Le modèle d’activité ne serait plus celui d’un propriétaire-exploitant de raffineries, mais celui d’un fournisseur de biens d’équipement et de toutes sortes de contrats d’entretien et de maintenance attachés à la Wärtsilä, sans aller jusqu’à évoquer les ascensoristes.
Comme son nom l’indique, Ecoslops transforme des déchets pétroliers en produits exploitables. Les avantages du point de vue de l’écologie de cette technologie propre n’ont pas encore été pleinement mesurés, les bienfaits sur l’environnement n’étant pas clairement visibles.
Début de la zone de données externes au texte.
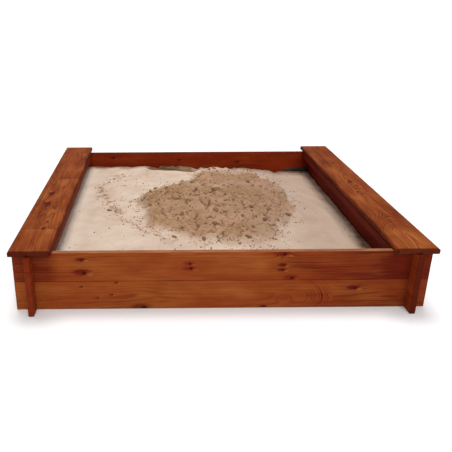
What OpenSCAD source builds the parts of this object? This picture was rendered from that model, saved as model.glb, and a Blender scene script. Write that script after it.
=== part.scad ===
// Square open-bottomed sandpit: planed softwood boards on edge, notched into each other at the
// corners, with a flat seat board on top of each side wall, a ground sheet and a filling of sand.
// X runs from side wall to side wall, Y from front to back, Z up from the ground.
// The origin is the middle of the footprint, on the ground.

/* [Overall] */
// Length of every wall board, which is the outer width and depth of the box
box_len = 1500; // [1200:10:1800]
// Distance from a wall board's end to the face of the wall that crosses it
tab_len = 52; // [40:1:80]

/* [Wall boards] */
// Height of a full wall board
board_h = 114; // [90:1:140]
// Thickness of a wall board
board_t = 20; // [16:1:28]
// Height of the ripped board at the foot of each side wall
side_foot_h = 63; // [45:1:75]
// Radius of the rounded arrises on wall boards, bearers and rails
arris_r = 2; // [0.5:0.5:4]
// Side play of a board in the notch it drops into
notch_gap = 0.5; // [0.2:0.1:1.5]

/* [Seat boards] */
// Width of a seat board
seat_w = 150; // [110:1:180]
// Overhang of a seat board's outer edge past the ends of the front and back boards
seat_over = 6; // [0:1:20]
// Thickness of a seat board
seat_t = 22; // [18:1:30]
// Distance of a seat board's end behind the ends of the wall boards
seat_setback = 12.5; // [0:0.5:40]
// Radius of the seat board's rounded edges
seat_edge_r = 9; // [2:0.5:10]
// Radius of the seat board's corners, seen from above
seat_corner_r = 6; // [3:1:20]

/* [Bearers and rails] */
// Height of the bearer board fixed inside the top of a side wall
bearer_h = 140; // [100:1:160]
// Thickness of a bearer board
bearer_t = 28; // [20:1:34]
// Height of the rail under a seat board's inner edge
rail_h = 31; // [20:1:50]
// Thickness of a rail
rail_t = 20; // [16:1:30]
// Distance of a rail's face behind the seat board's inner edge
rail_in = 2; // [0:0.5:10]

/* [Screws] */
// Diameter of a screw's shank
screw_d = 4; // [3:0.5:6]
// Diameter of a screw's countersunk head
head_d = 8; // [7:0.5:12]
// Length of a seat screw
seat_screw_len = 60; // [45:5:70]
// Length of a bearer screw
bearer_screw_len = 42; // [36:1:44]
// Play of a screw in the board it clamps
screw_gap = 0.3; // [0.1:0.1:1]
// Distance of the outer seat screws from the inner face of the front or back wall
outer_screw_in = 78; // [30:1:150]
// Distance from the middle of the seat of its screws into the bearer
inner_screw_y = 400; // [250:10:500]

/* [Ground sheet] */
// Thickness of the ground sheet
sheet_t = 1.5; // [1:0.5:3]
// Height of the sheet's edge turned up the front wall
sheet_front_up = 60; // [20:1:90]
// Height of the sheet's edge turned up the back wall
sheet_back_up = 148; // [20:1:180]

/* [Sand] */
// Level of the sand along the left bearer
sand_left_z = 148; // [110:1:180]
// Level of the sand along the right bearer
sand_right_z = 103; // [92:1:160]
// Width of the level strip along the left bearer
left_level_w = 350; // [50:10:500]
// Width of the level strip along the right bearer
right_level_w = 170; // [50:10:500]
// Height of the top of the loose heap above the ground
heap_top_z = 205; // [180:1:240]
// Radius of the heap where it meets the levelled sand
heap_r = 420; // [250:10:520]
// Distance of the heap's middle behind the middle of the box
heap_y = 50; // [-100:10:150]

/* [Hidden] */
$fn = 48;

half = box_len / 2;
wall_out = half - tab_len;             // outer face of every wall
wall_in = wall_out - board_t;          // inner face of every wall
wall_mid = (wall_out + wall_in) / 2;   // middle plane of every wall
wall_h = 2 * board_h;
side_joint_z = side_foot_h + board_h;  // joint between a side wall's middle and top boards
side_top_h = wall_h - side_joint_z;
lap_foot = side_foot_h / 2;            // notch depth where a side joint lies above a front one
lap_head = (board_h - side_foot_h) / 2; // notch depth where a front joint lies above a side one
seat_top_z = wall_h + seat_t;
seat_mid = half + seat_over - seat_w / 2;
seat_len = box_len - 2 * seat_setback;
outer_screw_y = wall_in - outer_screw_in;
bearer_in = wall_in - bearer_t;        // inner face of a bearer
bearer_mid = wall_in - bearer_t / 2;
bearer_foot = wall_h - bearer_h;
rail_mid = half + seat_over - seat_w + rail_in + rail_t / 2;
sand_len = 2 * (wall_in - sheet_t);    // from the sheet's front edge to its back edge
screw_r = screw_d / 2;
head_r = head_d / 2;
drive_w = head_d / 8;                  // arm width of the screw head's cross slot
drive_l = head_d * 0.55;
past = 2;                              // how far a cutting shape runs past what it cuts
stain = "#8a4420";
stain_dark = "#6f3018";
seat_stain = "#9c5028";

// Rectangle with round corners, centred
module round_rect(w, h, r) {
    square([w - 2 * r, h], center = true);
    square([w, h - 2 * r], center = true);
    for (x = [-1, 1], y = [-1, 1])
        translate([x * (w / 2 - r), y * (h / 2 - r)])
            circle(r);
}

// Board on edge along X, its foot at z = 0
module edge_board(h) {
    rotate([90, 0, 90])
        linear_extrude(box_len, center = true)
            translate([0, h / 2])
                round_rect(board_t, h, arris_r);
}

// Cut for the crossing wall's board, from z0 to z1 of this board
module notch(z0, z1) {
    w = board_t + 2 * notch_gap;
    for (side = [-1, 1])
        translate([side * wall_mid - w / 2, -board_t / 2 - past, z0])
            cube([w, board_t + 2 * past, z1 - z0]);
}

// Wall board along X with its foot at z0, notched low and high at both ends
module wall_board(z0, h, low_lap, high_lap) {
    translate([0, 0, z0])
        difference() {
            edge_board(h);
            if (low_lap > 0)
                notch(-past, low_lap);
            if (high_lap > 0)
                notch(h - high_lap, h + past);
        }
}

// Front (dir = -1) or back (dir = 1) wall board number i, counted from the ground
module cross_board(dir, i) {
    color(i == 0 ? stain : stain_dark)
        translate([0, dir * wall_mid, 0])
            wall_board(i * board_h, board_h, lap_foot, lap_head);
}

// Puts a board drawn along X into the left (dir = -1) or right (dir = 1) wall
module to_side(dir) {
    translate([dir * wall_mid, 0, 0])
        rotate([0, 0, 90])
            children();
}

module side_bottom_board(dir) {
    color(stain_dark)
        to_side(dir) wall_board(0, side_foot_h, 0, lap_foot);
}

module side_middle_board(dir) {
    color(stain)
        difference() {
            to_side(dir) wall_board(side_foot_h, board_h, lap_head, lap_foot);
            bearer_screw_holes(dir, 0);
            seat_screw_holes(dir, 0);
        }
}

module side_top_board(dir) {
    color(stain_dark)
        difference() {
            to_side(dir) wall_board(side_joint_z, side_top_h, lap_head, 0);
            bearer_screw_holes(dir, 0);
            seat_screw_holes(dir, 0);
        }
}

// Screw pointing down, the top of its head at z = 0, grown by a play
module screw_shape(len, play) {
    sink = head_r - screw_r;
    rotate_extrude()
        polygon([[0, 0], [head_r + play, 0], [screw_r + play, -sink],
                 [screw_r + play, screw_r - len], [0, -len]]);
}

// Countersunk wood screw with a cross slot in its head
module wood_screw(len) {
    difference() {
        screw_shape(len, 0);
        for (turn = [0, 90])
            rotate([0, 0, turn])
                cube([drive_l, drive_w, drive_w * 2], center = true);
    }
}

// Places its children at each seat screw of one side
module at_seat_screws(dir) {
    for (y = [-outer_screw_y, 0, outer_screw_y])
        translate([dir * wall_mid, y, seat_top_z])
            children();
    for (y = [-inner_screw_y, inner_screw_y])
        translate([dir * bearer_mid, y, seat_top_z])
            children();
}

// Places its children at each bearer screw of one side, pointing into the wall
module at_bearer_screws(dir) {
    for (i = [-3 : 2 : 3])
        translate([dir * bearer_in, i * wall_in / 4,
                   bearer_foot + bearer_h * (abs(i) == 3 ? 1 : 3) / 4])
            rotate([0, dir * -90, 0])
                children();
}

module seat_screw_holes(dir, play) {
    at_seat_screws(dir) screw_shape(seat_screw_len, play);
}

module bearer_screw_holes(dir, play) {
    at_bearer_screws(dir) screw_shape(bearer_screw_len, play);
}

module seat_screws(dir) {
    color("#5d3a26") at_seat_screws(dir) wood_screw(seat_screw_len);
}

module bearer_screws(dir) {
    color("#8c8f92") at_bearer_screws(dir) wood_screw(bearer_screw_len);
}

// Seat board with round edges and round corners, screwed down from above
module seat_board(dir) {
    color(seat_stain)
        difference() {
            translate([dir * seat_mid, 0, wall_h])
                intersection() {
                    rotate([90, 0, 0])
                        linear_extrude(seat_len + 2 * past, center = true)
                            translate([0, seat_t / 2])
                                round_rect(seat_w, seat_t, seat_edge_r);
                    rotate([90, 0, 90])
                        linear_extrude(seat_w + 2 * past, center = true)
                            translate([0, seat_t / 2])
                                round_rect(seat_len, seat_t, seat_edge_r);
                    translate([0, 0, -past])
                        linear_extrude(seat_t + 2 * past)
                            round_rect(seat_w, seat_len, seat_corner_r);
                }
            seat_screw_holes(dir, screw_gap);
        }
}

// Board or rail lying along Y, its middle at x and its foot at z0
module long_board(x, z0, w, h, len) {
    translate([x, 0, z0 + h / 2])
        rotate([90, 0, 0])
            linear_extrude(len, center = true)
                round_rect(w, h, arris_r);
}

// Bearer inside the top of a side wall, which carries the seat board
module bearer_board(dir) {
    color(stain_dark)
        difference() {
            long_board(dir * bearer_mid, bearer_foot, bearer_t, bearer_h, sand_len);
            bearer_screw_holes(dir, screw_gap);
            seat_screw_holes(dir, 0);
        }
}

// Rail glued under the inner edge of a seat board
module seat_rail(dir) {
    color(stain_dark)
        long_board(dir * rail_mid, wall_h - rail_h, rail_t, rail_h, sand_len);
}

// Woven sheet on the ground, its edges turned up the front and back walls
module ground_sheet() {
    color("#1f2421") {
        translate([-wall_in, -wall_in, 0])
            cube([2 * wall_in, 2 * wall_in, sheet_t]);
        translate([-wall_in, -wall_in, 0])
            cube([2 * wall_in, sheet_t, sheet_front_up]);
        translate([-wall_in, wall_in - sheet_t, 0])
            cube([2 * wall_in, sheet_t, sheet_back_up]);
    }
}

// Levelled sand between the walls, filling the box up to and under the bearers
module sand_bed() {
    color("#cdb79c")
        rotate([90, 0, 0])
            linear_extrude(sand_len, center = true)
                polygon([[-wall_in, sheet_t], [wall_in, sheet_t],
                         [wall_in, bearer_foot], [bearer_in, bearer_foot],
                         [bearer_in, sand_right_z], [bearer_in - right_level_w, sand_right_z],
                         [left_level_w - bearer_in, sand_left_z], [-bearer_in, sand_left_z],
                         [-bearer_in, bearer_foot], [-wall_in, bearer_foot]]);
}

// Loose heap poured on the levelled sand
module sand_heap() {
    level = (sand_left_z + sand_right_z) / 2;
    rise = heap_top_z - level;
    ball_r = (heap_r * heap_r + rise * rise) / (2 * rise);
    color("#a98d6c")
        difference() {
            intersection() {
                translate([0, heap_y, heap_top_z - ball_r])
                    sphere(ball_r, $fn = 240);
                translate([-sand_len / 2, -sand_len / 2, sheet_t])
                    cube([sand_len, sand_len, heap_top_z]);
            }
            sand_bed();
        }
}

cross_board(-1, 0);  // front_lower_board
cross_board(-1, 1);  // front_upper_board
cross_board(1, 0);  // back_lower_board
cross_board(1, 1);  // back_upper_board
side_bottom_board(-1);  // left_bottom_board
side_middle_board(-1);  // left_middle_board
side_top_board(-1);  // left_top_board
side_bottom_board(1);  // right_bottom_board
side_middle_board(1);  // right_middle_board
side_top_board(1);  // right_top_board
seat_board(-1);  // left_seat_board
seat_board(1);  // right_seat_board
bearer_board(-1);  // left_bearer_board
bearer_board(1);  // right_bearer_board
seat_rail(-1);  // left_seat_rail
seat_rail(1);  // right_seat_rail
seat_screws(-1);  // left_seat_screws
seat_screws(1);  // right_seat_screws
bearer_screws(-1);  // left_bearer_screws
bearer_screws(1);  // right_bearer_screws
ground_sheet();
sand_bed();
sand_heap();
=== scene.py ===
import math

import bpy
import numpy as np
from mathutils import Matrix, Vector


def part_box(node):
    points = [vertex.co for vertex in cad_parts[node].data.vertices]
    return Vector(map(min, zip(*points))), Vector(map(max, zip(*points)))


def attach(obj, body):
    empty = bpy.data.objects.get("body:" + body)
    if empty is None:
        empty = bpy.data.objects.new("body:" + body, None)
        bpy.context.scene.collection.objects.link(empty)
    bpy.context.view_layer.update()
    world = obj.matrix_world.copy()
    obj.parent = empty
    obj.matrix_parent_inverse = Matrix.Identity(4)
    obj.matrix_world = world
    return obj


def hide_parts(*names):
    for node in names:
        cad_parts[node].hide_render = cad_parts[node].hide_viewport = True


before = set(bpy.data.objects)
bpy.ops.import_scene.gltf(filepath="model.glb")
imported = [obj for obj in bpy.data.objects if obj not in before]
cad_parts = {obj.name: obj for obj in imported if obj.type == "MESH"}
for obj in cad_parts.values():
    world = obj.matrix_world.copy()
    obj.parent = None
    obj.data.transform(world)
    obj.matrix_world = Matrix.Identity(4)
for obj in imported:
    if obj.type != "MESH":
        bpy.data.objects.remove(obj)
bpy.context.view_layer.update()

# Stained softwood sandpit filled with sand. The board, bearer, rail and screw solids come from the frame
# and get their finish here. The sand, its crumbs and the ground sheet are built here.
# Lengths are in metres unless a name ends in _mm.

MM = 0.001
X, Y, Z = 0, 1, 2
RING_MM = 5.5            # year rings; real ones are 2 to 4 mm apart, drawn wider so that they show

INNER_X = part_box("right_bearer_board")[0].x     # inner face of the bearers, where the sand ends
WALL_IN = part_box("back_lower_board")[0].y       # inner face of the walls


# Settings that many nodes share
SMOOTHLY = {"interpolation_type": "SMOOTHSTEP"}
COLOURS = {"data_type": "RGBA"}
MULTIPLY = {"operation": "MULTIPLY"}
MULTIPLY_ADD = {"operation": "MULTIPLY_ADD"}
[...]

Alors que la plupart des slops ne sont plus déversés en mer depuis longtemps, leur utilisation comme source d’énergie à faible valeur calorifique, sale, et chargée en combustibles lourds notamment dans les cimenteries est moins bénéfique du point de vue de l’environnement qu’une fois raffinés comme des produits de qualité. Comment valoriser la pollution ainsi évitée est une question ouverte alors que le bilan carbone est pour sa part inchangé. Ce constat évident sera renforcé par la mise sur pied des “raffineries en container” qui contribueront à la récupération des déchets pétroliers jusqu’ici économiquement impraticable avec donc un gain net pour l’environnement.
IMPACT
Les résultats publiés pour 2017 devraient nous conduire à revoir à la baisse nos anticipations légèrement trop optimistes. En effet, le déploiement rapide de nouveaux sites, et éventuellement de pico unités, devrait maintenir les coûts d’exploitation à un niveau élevé. A court terme, les perspectives en termes de résultats se sont légèrement dégradées en accompagnement d’un business plan plus séduisant. La valorisation devrait toutefois rester attrayante.